Further, the plaintiffs assert that since Quixtar’s products are “unmarketable to those not participating in Quixtar’s comp plan, the sole way to make money is for a (distributor) to continually recruit new distributors who are also willing to buy and self-consume, or give away, the Quixtar products. This fact alone renders Quixtar a classic recruitment pyramid scheme.”
Finally, the complaint sharply criticizes Quixtar’s non-competition and non-solicitation rules. “The Quixtar business model is brilliant if you are a member of the DeVos or Van Andel families,” it asserts. “Elevate the price of all products to gain an alarmingly high profit margin for the company. Market the company as a business opportunity, promising retail saleability, to get unsuspecting distributors to purchase products at exorbitant prices while investing their time and energies promoting the business opportunity. Offer monetary rewards to incentivize distributors to recruit new distributors who also buy the company’s products. Teach all distributors to consume the products that cannot be sold, which is all of the products. Trap the distributors, a.k.a. the consumers, from leaving the company with a non-competition clause. Penalize those who attempt exodus with heavy-handed sanctions imposed by the only judge in town, Judge Quixtar.”

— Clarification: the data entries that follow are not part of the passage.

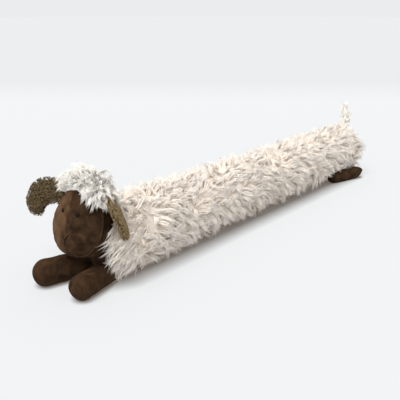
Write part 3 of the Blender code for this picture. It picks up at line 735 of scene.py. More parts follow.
def mottled_material(name, dark, light, patch, grain, share, bump, values, edge=None, brushed=None):
    """A napped cloth. Where edge and brushed are given, the shade attribute's red marks a seam's ridge, lighter as
    worn suede with a painted highlight, its green painted shade in a seam's groove, and its blue brushed nap with
    painted light on the face's far side."""
    material, tree, shader = shader_of(name, values)
    place = add_node(tree, "ShaderNodeTexCoord").outputs["Object"]
    out = place_group(tree, "mottled_nap", {
        "Coordinates": place, "Dark": rgba(dark), "Light": rgba(light), "Patch Scale": patch, "Grain Scale": grain,
        "Grain Share": share})
    colour = out["Color"]
    if edge is not None:
        parts = add_node(tree, "ShaderNodeSeparateColor", {"Color": shade_colour(tree)}).outputs
        # Painted light, painted highlight and painted shade, from the shade attribute's blue, red and green.
        colour = mix_colours(tree, parts["Blue"], colour, rgba(brushed))
        colour = mix_colours(tree, parts["Red"], colour, rgba(edge))
        colour = mix_colours(tree, parts["Green"], colour, rgba(dark, 0.35))
    feed(tree, shader["Base Color"], colour)
    raised = add_node(tree, "ShaderNodeBump", {"Height": out["Height"], "Strength": 0.5, "Distance": bump})
    feed(tree, shader["Normal"], raised.outputs["Normal"])
    return material


def fibre_material(name, root, tip, variation, values):
    material, tree, shader = shader_of(name, values)
    out = place_group(tree, "fibre_tone", {
        "Shade": shade_colour(tree), "Root": rgba(root), "Tip": rgba(tip), "Variation": variation})
    feed(tree, shader["Base Color"], out["Color"])
    return material


def material_named(name):
    """One of the toy's materials, made when it is first asked for."""
    if name in bpy.data.materials:
        return bpy.data.materials[name]
    if "mottled_nap" not in bpy.data.node_groups:
        make_mottle_group()
        make_fibre_group()
    scene = bpy.context.scene
    suede, ears = scene.excluder_suede, scene.excluder_ears
    cream, white = ((pile.root_colour, pile.tip_colour) for pile in (scene.excluder_fleece, scene.excluder_topknot))
    # The ears' near-black gap colour is painted shade between the curls, on the yarn's roots and on the backing.
    curls = ears.dark_colour, ears.light_colour
    soft = {"Roughness": 0.9, "Sheen Weight": 0.25, "Sheen Roughness": 0.4}
    fibres = {
        # colours at the root and the tip, how far the fibres' tones differ, values of the shader
        "cream_pile": (*cream, 0.07, soft),
        "white_pile": (*white, 0.08, soft | {"Sheen Weight": 0.5}),
        "curly_yarn": (*curls, 0.7, {"Roughness": 0.9, "Specular IOR Level": 0.1}),
    }
    if name in fibres:
        return fibre_material(name, *fibres[name])
    cloths = {
        # dark and light colour, scales of patches and grain, the grain's share, its height, values of the shader
        "cream_backing": (*cream, 60.0, 700.0, 0.5, 0.002, soft),
        "white_backing": (*white, 90.0, 700.0, 0.5, 0.002, soft),
        "curl_backing": (*curls, 300.0, 900.0, 0.4, 0.001, {"Roughness": 0.95}),
        "napped_suede": (
            suede.dark_colour, suede.light_colour, 75.0, 1500.0, 0.22, 0.0004,
            {"Roughness": 0.9, "Specular IOR Level": 0.02, "Sheen Weight": 0.07, "Sheen Roughness": 0.3,
             "Sheen Tint": (0.42, 0.27, 0.14, 1.0)},
            # Colours of the painted highlight beside the seams, and of brushed nap with the painted light on the
            # face's far side.
            [value * 1.7 for value in suede.light_colour],
            [value * suede.brushed_and_lit_share for value in suede.light_colour]),
        "dark_thread": (
            suede.thread_colour, [value * 2 for value in suede.thread_colour], 900.0, 2500.0, 0.5, 0.0002,
            {"Roughness": 0.8, "Specular IOR Level": 0.04}),
        "bead": (
            (0.005, 0.003, 0.002), (0.014, 0.008, 0.005), 200.0, 900.0, 0.3, 0.00002,
            {"Roughness": 0.4, "Specular IOR Level": 0.1}),
    }
    return mottled_material(name, *cloths[name])


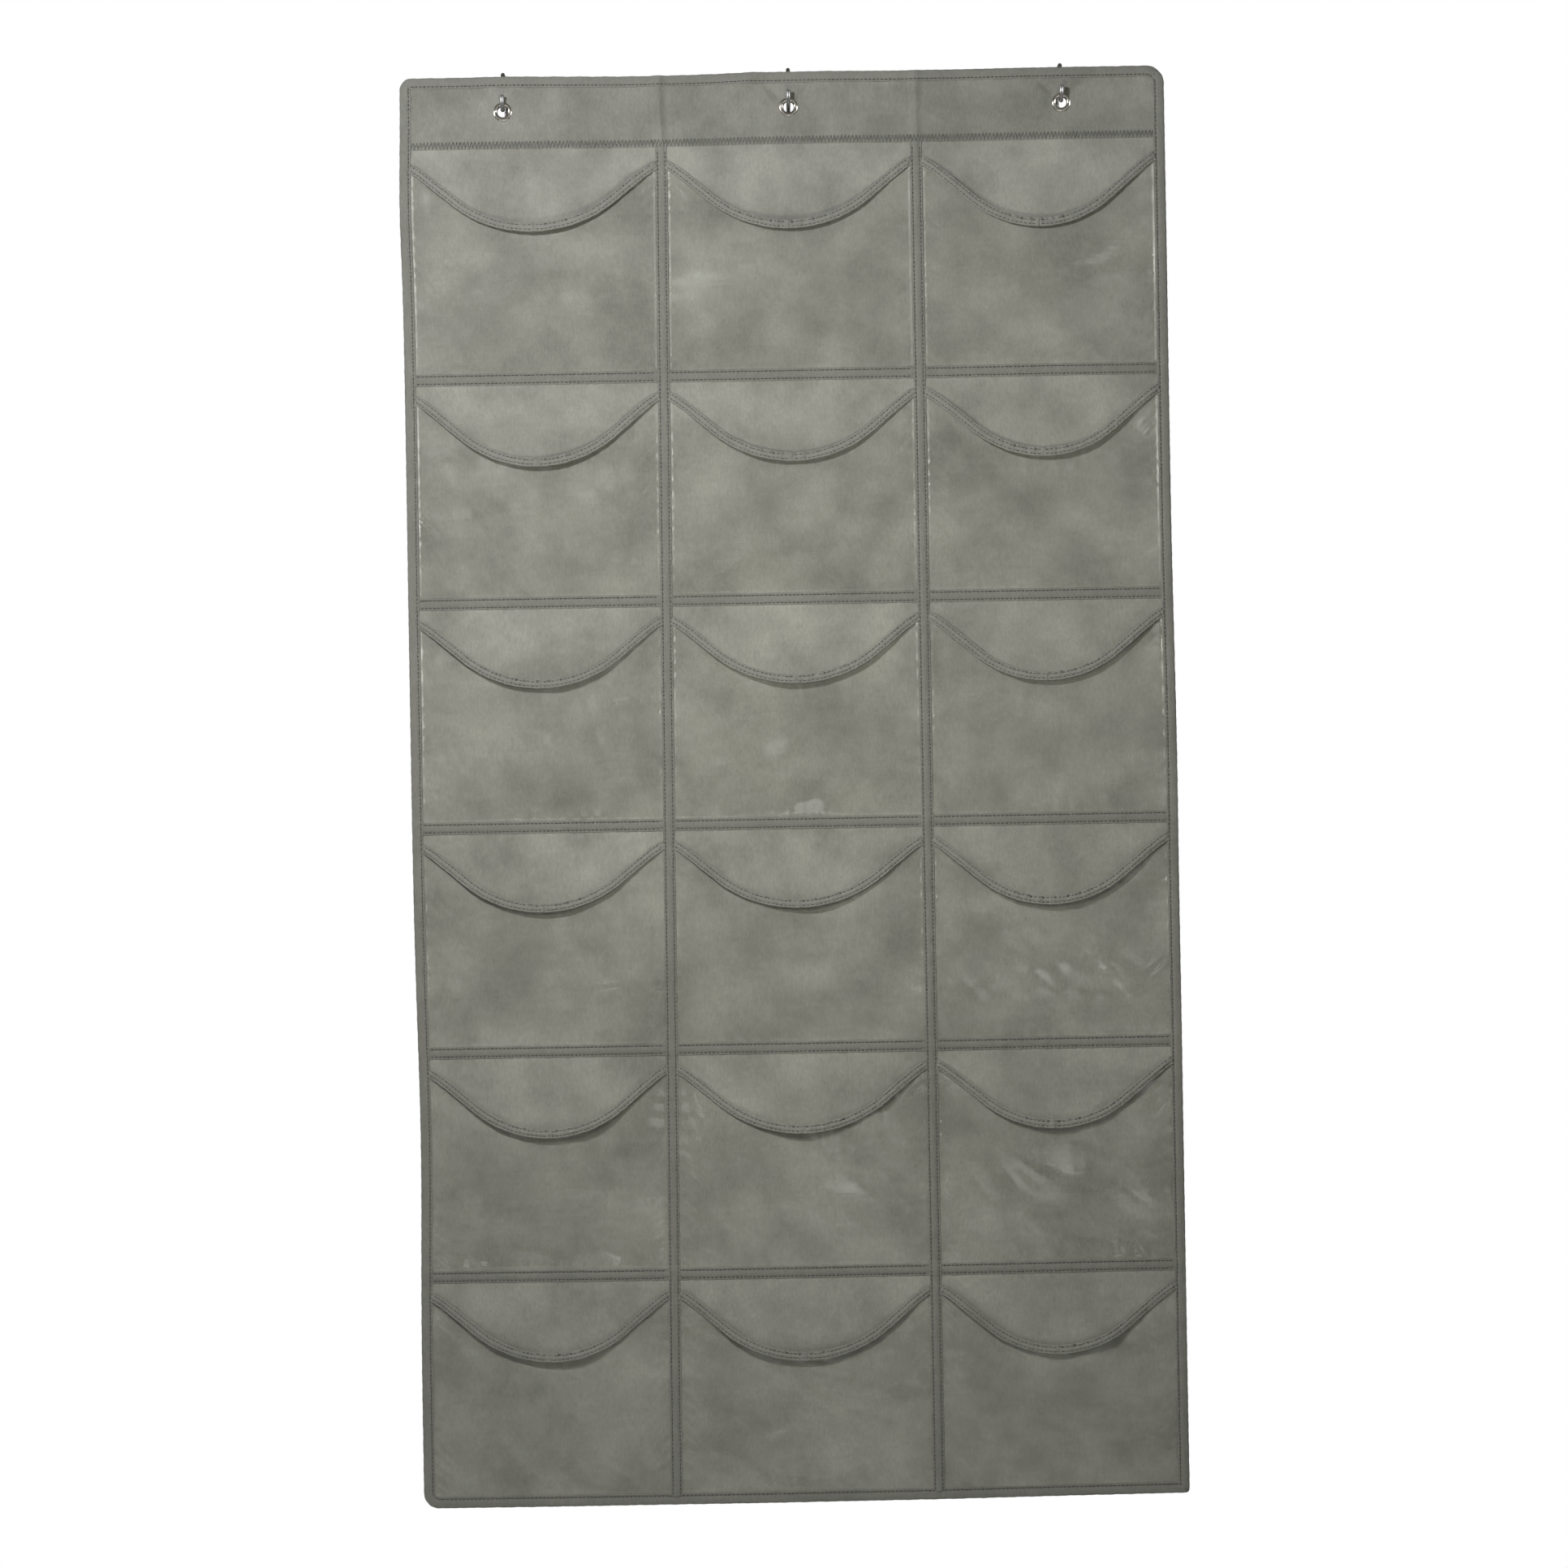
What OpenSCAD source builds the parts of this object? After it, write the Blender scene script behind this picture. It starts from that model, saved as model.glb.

“In this manner, Quixtar has created an army of (distributors) who are effectively trapped in Quixtar’s system, forced to buy and consume outrageously priced products, and recruit new victims as the only means of avoiding financial loss, because leaving Quixtar is rendered impossible by the non-competition and non-solicitation rules.”
An injunction will be filed later today to stop Quixtar from enforcing the non-competition and non-solicitation rules that entrap distributors and prevent them from exiting the pyramid scheme. The preliminary injunction hearing is expected to be held in the next two weeks in Los Angeles.